COVID-19 : l’hypocondrie en temps de pandémie

À la veille d’une pénurie mondiale de masques et de gel antibactérien causée par la pandémie de COVID-19, la peur semble se propager plus rapidement que le virus lui-même. Nombreux sont celles et ceux qui craignent d’être contaminé(e)s, voire de mourir.

La psychiatre et chercheure au département de psychiatrie de l’Institut de cardiologie de Montréal Dre Judith Brouillette le dit d’entrée de jeu : 7% de la population mondiale serait atteinte d’hypocondrie, soit 525 millions de personnes. L’hypocondrie est une préoccupation centrée sur la crainte d’être concerné par une maladie grave. Elle repose sur une interprétation erronée des symptômes physiques ou psychologiques. La maladie peut notamment se manifester par des crises.

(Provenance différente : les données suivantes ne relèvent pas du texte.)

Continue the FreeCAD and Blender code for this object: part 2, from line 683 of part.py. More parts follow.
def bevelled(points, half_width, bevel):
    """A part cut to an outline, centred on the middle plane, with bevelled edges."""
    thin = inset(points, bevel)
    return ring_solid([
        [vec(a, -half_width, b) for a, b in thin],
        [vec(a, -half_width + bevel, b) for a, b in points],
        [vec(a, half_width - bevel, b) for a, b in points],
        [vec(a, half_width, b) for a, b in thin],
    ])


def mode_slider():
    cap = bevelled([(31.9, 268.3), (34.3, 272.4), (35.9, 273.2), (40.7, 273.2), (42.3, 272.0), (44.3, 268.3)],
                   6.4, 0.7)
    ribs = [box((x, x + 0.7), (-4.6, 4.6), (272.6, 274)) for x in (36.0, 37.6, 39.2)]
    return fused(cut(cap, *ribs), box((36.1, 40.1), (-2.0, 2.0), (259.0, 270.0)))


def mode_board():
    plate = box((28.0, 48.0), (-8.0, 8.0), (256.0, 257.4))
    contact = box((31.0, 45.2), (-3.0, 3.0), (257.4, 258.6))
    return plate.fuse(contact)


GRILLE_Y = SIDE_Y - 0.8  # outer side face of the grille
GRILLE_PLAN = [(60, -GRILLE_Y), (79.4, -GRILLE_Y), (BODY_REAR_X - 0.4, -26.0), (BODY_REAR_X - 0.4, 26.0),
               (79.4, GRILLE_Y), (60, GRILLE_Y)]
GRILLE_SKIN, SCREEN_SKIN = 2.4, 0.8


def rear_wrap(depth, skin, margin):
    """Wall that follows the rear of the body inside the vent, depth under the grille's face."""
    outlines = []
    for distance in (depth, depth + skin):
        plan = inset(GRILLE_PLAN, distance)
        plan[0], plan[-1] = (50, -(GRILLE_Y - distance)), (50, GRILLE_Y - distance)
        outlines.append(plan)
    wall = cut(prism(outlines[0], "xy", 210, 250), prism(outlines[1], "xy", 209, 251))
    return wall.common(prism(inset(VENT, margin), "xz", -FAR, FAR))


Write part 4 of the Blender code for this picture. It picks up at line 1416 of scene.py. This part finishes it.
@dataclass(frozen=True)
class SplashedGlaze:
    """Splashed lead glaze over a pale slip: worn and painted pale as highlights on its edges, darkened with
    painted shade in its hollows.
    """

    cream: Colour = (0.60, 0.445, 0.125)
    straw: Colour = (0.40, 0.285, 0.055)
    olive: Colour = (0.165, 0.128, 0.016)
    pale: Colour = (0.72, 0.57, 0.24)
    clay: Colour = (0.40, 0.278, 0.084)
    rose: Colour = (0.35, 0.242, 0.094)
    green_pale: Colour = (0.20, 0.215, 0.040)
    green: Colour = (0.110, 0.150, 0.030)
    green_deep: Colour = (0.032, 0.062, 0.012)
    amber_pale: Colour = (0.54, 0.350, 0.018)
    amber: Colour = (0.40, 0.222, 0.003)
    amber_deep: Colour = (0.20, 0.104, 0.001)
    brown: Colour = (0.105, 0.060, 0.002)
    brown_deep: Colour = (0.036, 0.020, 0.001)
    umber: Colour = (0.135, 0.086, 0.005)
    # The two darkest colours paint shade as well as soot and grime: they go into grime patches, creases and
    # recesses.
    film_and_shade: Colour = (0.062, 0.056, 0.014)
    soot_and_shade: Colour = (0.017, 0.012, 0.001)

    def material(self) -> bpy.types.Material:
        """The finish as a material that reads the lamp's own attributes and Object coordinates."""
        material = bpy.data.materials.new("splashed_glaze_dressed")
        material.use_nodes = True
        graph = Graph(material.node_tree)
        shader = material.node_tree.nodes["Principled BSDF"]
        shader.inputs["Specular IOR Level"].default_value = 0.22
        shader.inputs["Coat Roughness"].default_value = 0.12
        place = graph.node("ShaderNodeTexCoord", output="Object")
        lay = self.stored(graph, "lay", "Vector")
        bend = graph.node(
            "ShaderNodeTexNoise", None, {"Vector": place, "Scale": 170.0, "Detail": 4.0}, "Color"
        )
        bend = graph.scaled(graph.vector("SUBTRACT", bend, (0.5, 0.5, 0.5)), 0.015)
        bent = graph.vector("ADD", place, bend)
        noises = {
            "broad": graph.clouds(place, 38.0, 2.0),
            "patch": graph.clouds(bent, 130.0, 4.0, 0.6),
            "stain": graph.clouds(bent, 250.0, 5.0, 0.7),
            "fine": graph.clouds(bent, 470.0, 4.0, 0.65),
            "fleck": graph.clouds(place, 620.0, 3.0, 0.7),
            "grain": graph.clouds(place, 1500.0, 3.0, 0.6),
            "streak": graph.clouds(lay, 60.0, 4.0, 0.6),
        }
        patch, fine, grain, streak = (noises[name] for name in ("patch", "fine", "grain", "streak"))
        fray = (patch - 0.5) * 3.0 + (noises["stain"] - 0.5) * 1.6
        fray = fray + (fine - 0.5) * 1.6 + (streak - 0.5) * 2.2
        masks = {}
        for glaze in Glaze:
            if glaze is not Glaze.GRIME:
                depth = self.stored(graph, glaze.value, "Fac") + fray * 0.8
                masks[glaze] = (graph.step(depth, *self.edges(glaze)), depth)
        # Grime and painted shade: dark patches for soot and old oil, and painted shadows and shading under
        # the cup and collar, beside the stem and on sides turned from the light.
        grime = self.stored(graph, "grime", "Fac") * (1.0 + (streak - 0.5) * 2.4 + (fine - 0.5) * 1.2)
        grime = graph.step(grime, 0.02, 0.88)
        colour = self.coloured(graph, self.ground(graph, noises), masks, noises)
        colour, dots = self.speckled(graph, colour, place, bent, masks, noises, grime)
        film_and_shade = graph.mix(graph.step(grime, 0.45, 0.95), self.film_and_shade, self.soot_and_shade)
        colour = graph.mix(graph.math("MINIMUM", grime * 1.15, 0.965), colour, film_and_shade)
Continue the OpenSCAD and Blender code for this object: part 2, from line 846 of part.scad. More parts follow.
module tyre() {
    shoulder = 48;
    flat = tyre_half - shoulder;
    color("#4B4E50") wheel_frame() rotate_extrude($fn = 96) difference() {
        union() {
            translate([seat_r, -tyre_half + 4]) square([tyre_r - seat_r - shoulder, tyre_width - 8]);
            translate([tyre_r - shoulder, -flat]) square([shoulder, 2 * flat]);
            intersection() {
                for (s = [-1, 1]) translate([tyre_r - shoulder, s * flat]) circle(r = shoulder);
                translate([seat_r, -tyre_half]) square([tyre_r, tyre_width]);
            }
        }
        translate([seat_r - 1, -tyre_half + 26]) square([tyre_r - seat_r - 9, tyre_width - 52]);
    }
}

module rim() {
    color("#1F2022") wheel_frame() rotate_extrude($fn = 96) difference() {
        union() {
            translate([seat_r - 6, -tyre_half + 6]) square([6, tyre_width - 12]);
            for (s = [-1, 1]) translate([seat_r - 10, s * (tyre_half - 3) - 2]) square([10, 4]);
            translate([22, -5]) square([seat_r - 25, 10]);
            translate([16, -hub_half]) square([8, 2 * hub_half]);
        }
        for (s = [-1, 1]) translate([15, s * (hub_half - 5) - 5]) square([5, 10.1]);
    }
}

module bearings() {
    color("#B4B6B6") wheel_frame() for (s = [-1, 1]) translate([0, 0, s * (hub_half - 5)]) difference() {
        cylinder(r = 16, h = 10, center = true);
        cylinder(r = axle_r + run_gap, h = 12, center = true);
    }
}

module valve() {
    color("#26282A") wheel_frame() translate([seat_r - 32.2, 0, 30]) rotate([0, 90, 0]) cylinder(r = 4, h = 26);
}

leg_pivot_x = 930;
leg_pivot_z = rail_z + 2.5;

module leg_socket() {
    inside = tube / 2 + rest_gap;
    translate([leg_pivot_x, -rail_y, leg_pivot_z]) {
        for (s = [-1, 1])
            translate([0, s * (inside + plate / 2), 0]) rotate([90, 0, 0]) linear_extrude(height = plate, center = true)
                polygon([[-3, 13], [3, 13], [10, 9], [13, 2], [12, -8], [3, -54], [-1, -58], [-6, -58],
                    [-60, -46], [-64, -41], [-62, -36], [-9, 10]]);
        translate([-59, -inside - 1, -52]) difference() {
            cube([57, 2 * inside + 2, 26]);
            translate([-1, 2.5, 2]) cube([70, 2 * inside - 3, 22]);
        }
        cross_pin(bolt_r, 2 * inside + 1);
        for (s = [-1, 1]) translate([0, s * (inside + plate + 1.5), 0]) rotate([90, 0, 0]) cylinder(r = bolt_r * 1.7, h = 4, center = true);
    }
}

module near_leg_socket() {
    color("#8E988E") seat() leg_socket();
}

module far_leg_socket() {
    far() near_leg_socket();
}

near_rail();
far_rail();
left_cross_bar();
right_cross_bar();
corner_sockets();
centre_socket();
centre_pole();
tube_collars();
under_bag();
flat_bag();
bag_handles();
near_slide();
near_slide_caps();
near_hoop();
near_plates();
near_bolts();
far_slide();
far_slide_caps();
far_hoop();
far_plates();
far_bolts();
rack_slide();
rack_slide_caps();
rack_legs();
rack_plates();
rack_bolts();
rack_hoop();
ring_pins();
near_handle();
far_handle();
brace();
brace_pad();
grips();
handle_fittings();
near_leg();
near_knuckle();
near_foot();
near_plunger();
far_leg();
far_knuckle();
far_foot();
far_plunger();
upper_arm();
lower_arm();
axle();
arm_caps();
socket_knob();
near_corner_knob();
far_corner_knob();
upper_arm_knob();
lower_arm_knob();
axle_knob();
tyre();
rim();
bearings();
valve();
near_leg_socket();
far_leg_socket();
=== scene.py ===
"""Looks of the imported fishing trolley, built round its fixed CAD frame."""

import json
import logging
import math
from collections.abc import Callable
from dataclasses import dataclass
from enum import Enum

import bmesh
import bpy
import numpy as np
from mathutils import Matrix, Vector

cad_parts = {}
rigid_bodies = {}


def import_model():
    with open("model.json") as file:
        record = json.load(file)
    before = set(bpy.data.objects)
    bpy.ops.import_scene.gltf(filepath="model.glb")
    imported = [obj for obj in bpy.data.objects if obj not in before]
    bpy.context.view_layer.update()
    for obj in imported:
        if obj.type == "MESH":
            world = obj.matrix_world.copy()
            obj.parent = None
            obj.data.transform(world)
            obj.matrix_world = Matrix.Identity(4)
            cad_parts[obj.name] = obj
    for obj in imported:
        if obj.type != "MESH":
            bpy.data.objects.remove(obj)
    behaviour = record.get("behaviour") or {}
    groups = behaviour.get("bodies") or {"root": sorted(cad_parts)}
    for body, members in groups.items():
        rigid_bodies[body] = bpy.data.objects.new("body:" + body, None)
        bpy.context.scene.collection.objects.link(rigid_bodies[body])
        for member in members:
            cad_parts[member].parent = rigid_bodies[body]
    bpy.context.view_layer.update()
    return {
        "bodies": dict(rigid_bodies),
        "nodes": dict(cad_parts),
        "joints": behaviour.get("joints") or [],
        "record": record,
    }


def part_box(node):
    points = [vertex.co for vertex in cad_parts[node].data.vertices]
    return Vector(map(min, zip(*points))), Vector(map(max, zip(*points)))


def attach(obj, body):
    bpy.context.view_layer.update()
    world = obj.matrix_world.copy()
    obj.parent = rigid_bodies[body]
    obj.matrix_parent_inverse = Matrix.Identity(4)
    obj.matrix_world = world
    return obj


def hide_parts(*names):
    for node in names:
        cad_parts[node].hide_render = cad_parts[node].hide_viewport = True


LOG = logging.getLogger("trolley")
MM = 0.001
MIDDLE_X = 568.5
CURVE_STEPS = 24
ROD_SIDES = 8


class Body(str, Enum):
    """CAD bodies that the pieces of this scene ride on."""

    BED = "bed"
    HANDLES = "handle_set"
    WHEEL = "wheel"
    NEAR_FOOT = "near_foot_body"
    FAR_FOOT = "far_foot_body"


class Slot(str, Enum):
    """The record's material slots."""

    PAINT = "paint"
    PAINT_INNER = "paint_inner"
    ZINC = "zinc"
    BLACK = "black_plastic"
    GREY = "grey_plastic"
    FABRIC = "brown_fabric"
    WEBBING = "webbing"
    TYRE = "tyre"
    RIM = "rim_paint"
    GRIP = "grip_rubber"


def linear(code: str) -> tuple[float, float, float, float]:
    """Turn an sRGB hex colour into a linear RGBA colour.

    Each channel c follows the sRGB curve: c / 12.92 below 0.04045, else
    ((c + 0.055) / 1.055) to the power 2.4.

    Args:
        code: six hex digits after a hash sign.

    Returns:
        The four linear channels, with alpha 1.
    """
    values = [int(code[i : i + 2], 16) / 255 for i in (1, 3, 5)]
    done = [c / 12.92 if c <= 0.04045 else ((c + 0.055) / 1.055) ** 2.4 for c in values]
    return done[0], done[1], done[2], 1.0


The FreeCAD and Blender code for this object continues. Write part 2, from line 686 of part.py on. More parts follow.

Alex Guertin a 24 ans et a été diagnostiqué hypocondriaque en 2015. Confiant, il n’a pas ressenti le besoin de se rendre à l’hôpital depuis l’arrivée du virus au Canada. « Quelqu’un de mon âge, en bonne santé, va passer au travers, comme au travers d’une grippe », se rassure-t-il.

L’homme craint néanmoins une plus grande mutation du virus. « Si 90% de la population était infectée, je commencerais à avoir peur. »

Depuis l’arrivée du COVID-19 au Canada en février dernier, Alex Guertin n’a rien changé à ses habitudes de vie, contrairement à la Française Aline Virlogeux, qui peut côtoyer chaque jour jusqu’à 350 personnes sur son lieu de travail. Elle reconnaît aller fréquemment sur Internet pour s’auto-diagnostiquer.

Pour le psychologue médical spécialisé en maladies reliées à l’anxiété, Dr Patrice Ruffo-Pinard, Internet prend une place considérable chez les hypocondriaques. « Des gens vont s’asseoir devant l’ordinateur pendant des heures [à la recherche d’un diagnostic, mais] l’autodiagnostic ne les rassure pas. »

Depuis l’arrivée du virus en France, Mme Virlogeux a développé une peur bleue des lieux publics. Elle se rend tout de même trois à quatre fois par mois chez le médecin pour se rassurer sur son état de santé et celle de son fils de 20 mois.

Malgré cela, la pandémie de COVID-19 risque de modifier son agenda « J’ai bientôt rendez-vous à l’hôpital pour une IRM (imagerie par résonance magnétique, NDLR), mais je vais l’annuler, confie-t-elle. Je ne veux pas y mettre les pieds en ce moment. »

Afin de limiter le risque de contamination, le Dr Ruffo-Pinard certifie que le lavage des mains demeure la meilleure option. Suivant cette règle à la lettre, Mme Virlogeux confie s’être asséché les mains, en raison d’un lavage trop fréquent.

La peur se propage sur les médias sociaux

Mme Virlogeux déplore le manque d’information concernant ce coronavirus, mais le psychologue médical assure que « les informations sont suffisantes, mais elles sont noyées à travers les théories du complot, les personnes paranoïaques et les hypocondriaques ». M. Ruffo-Pinard ajoute que « les médias sociaux contribuent à créer de l’anxiété ».

Celle qui est hypocondriaque depuis trois ans évoque « de source sûre » le décès d’un sportif de 32 ans à Paris, mais aucun média n’a publié à ce sujet. Les réseaux sociaux, où prolifèrent les fausses informations, sont perçus comme des vecteurs crédibles d’information pour certaines personnes hypocondriaques.

Selon le professeur en psychologie de l’anxiété de l’Université du Québec à Trois-Rivières, Frédéric Langlois, les médias peuvent jouer un rôle important dans l’anxiété des hypocondriaques, en aggravant leurs craintes. M. Guertin ne se dit pas plus inquiet par le COVID-19, mais il impute un ton alarmiste aux médias et se dit « agacé de n’entendre parler que de ça aux nouvelles ».